The narrator Nick Carraway, a Yale graduate and a veteran from World War I, arrives in Long Island to work as a bondsman in New York. He is soon embroiled in the intrigues of the wealthy circle of individuals that inhabits Long Island. And yet, one feels there is something different about Nick – something that doesn’t fit with that shallow picture of endless parties and booze:
In my younger and more vulnerable years my father gave me some advice that I’ve been turning over in my mind ever since. “Whenever you feel like criticizing any one,” he told me, “just remember that all the people in this world haven’t had the advantages that you’ve had.”
With this beginning Fitzgerald sets the tone of the novel, where the actions of Daisy, Tom, Gatsby and the others will be judged against Nick – a man different from his surroundings and somewhat not fitting in.
Upon his arrival, Nick becomes quickly embroiled in the vividness of life in New Island. His neighbor, the “new-money” Jay Gatsby is a self-made millionaire and a role model for the Roaring Twenties – rich, intelligent and mysterious. Rumors about his life spread from criminal activity to actually killing a man, from fighting in World War I to being a graduate from Oxford, but no one really knows the truth about him – a fact which makes his parties even bigger, louder and more exuberant. As faithfully put in the trailer for The Great Gatsby:
The buildings were higher, the parties were bigger, the morals were looser and the liquor was cheaper.
And yet Gatsby is a likable character (at least for me). There is something childish and innocent about him and his pursue of dreams, he believes will make him happy. As Nick gets to know him, so does the reader:
No – Gatsby turned out all right at the end; it is what preyed on Gatsby, what foul dust floated in the wake of his dreams that temporarily closed out my interest in the abortive sorrows and short-winded elations of men.
He smiled understandingly – much more than understandingly. It was one of those rare smiles with a quality of eternal reassurance in it, that you may come across four of five times in life. It faced – or seemed to face – the whole external world for an instant, and then concentrated on YOU with an irresistible prejudice in your favor. It understood you just so far as you wanted to be understood, believed in you as you would like to believe in yourself and assured you that it had precisely the impression of you that, at your best, you hoped to convey.

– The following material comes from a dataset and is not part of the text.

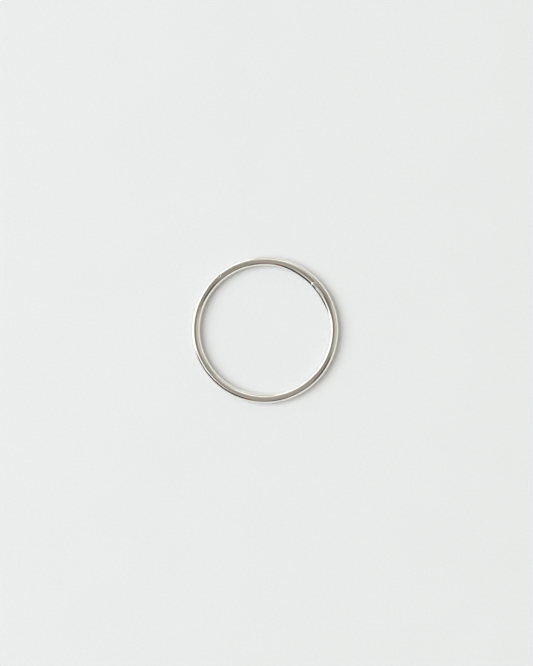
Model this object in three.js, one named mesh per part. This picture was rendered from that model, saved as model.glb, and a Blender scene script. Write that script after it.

As a poor and young office Gatsby meets Daisy, an attractive yet shallow girl, a typical Louisiana beauty and this youthful romance becomes a sole driver in Gatsby’s live. During the war she marries the arrogant and brutal, yet extremely rich Tom Buchanan and Gatsby devotes his life to the pursuit of wealth to impress her with and to the pursuit of Daisy, which amount to one and the same thing:
“Her voice is full of money,” he said suddenly. That was it. I’d never understood before. It was full of money – that was the inexhaustible charm that rose and fell in it, the jingle of it, the cymbals’ song of it…High in a white palace the king’s daughter, the golden girl…
This description of Daisy says it all about the era – the strong obsession with money and prosperity that drives Daisy, Tom and even Gatsby towards some sort of shallow and imaginable happiness. Gatsby naively and foolishly believes (which in my own eyes makes him an even more likable character) that he can earn his happiness by impressing Daisy with his possessions – as a child showing off his new toy, Gatsby takes Daisy around his mansion, trembling each time she approves of something and suffering if she is repelled by anything. In that sense, does Gatsby love Daisy? I believe he likes an idea of her, or rather everything she represents – youth, beauty, wealth, luxury, an ideal life according to society standards. And does Daisy really love Gatsby? At one point in the novel she exclaims about her daughter:
And I hope she’ll be a fool – that’s the best thing a girl can be in this world, a beautiful little fool.
I believe it says it all – behind the glitter of the American dream represented by the Buchanans and Gatsby lingers a painful realization – this shallowness and beauty is perverted; this obsession with money is rotten; and this happiness is not real. Fitzgerald critically portrays a society based on all the wrong virtues – a means to no end – and as the novel unfolds, it resembles more and more a tragic Greek drama. As the cynical Nick exclaims more of an entire age than of the Buchanans:
They were careless people, Tom and Daisy, they smashed up things and creatures and then retreated back into their money or their vast carelessness or whatever it was that kept them together, and let other people clean up the mess they had made…
Gatsby is doomed – by his false image of Daisy and by his false image of an ideal life – exuberant, rich, full with opportunities for new beginnings. And yet there is something about Gatsby, something about his determination, even if it is for the wrong things, that makes him stand out of the crowd – his parties are a means to meet Daisy, his wealth is a means to impress her, his social status is a means for him to be worthy of her. In that sense, he has devoted himself to a dream, that he pursues with strength and perseverance – even though it might be the wrong kind of a dream. And that is what Nick sees in him:
“They’re a rotten crowd,” I shouted across the lawn. “You’re worth the whole damn bunch put together.” I’ve always been glad I said that. It was the only compliment I ever gave him, because I disapproved of him from beginning to end. First he nodded politely, and then his face broke into that radiant and understanding smile, as if we’d been in ecstatic cahoots on that fact all the time. His gorgeous pink rag of a suit made a bright spot of color against the white steps and I thought of the night when I first came to his ancestral home three months before. The lawn and drive had been crowded with he faces of those who guessed at his corruption – and he had stood on those steps, concealing his incorruptible dream, as he waved them goodbye.
The second time around I haven’t been disappointed – the image I had of The Great Gatsby before reading it for the second time was correct – it remains one of my most favorite novels of all times. It is elegantly written, it is sharp and exact to the point, and it gives the reader the immense please of admiring F. Scot Fitzgerald’s talent. As for Jay Gatsby, for me he would be one of the most interesting and compelling characters in world literature – a man of contrasts, whose rise to the American dream and subsequent fall portray the image of an era obsessed with wealth, beauty, and shallowness.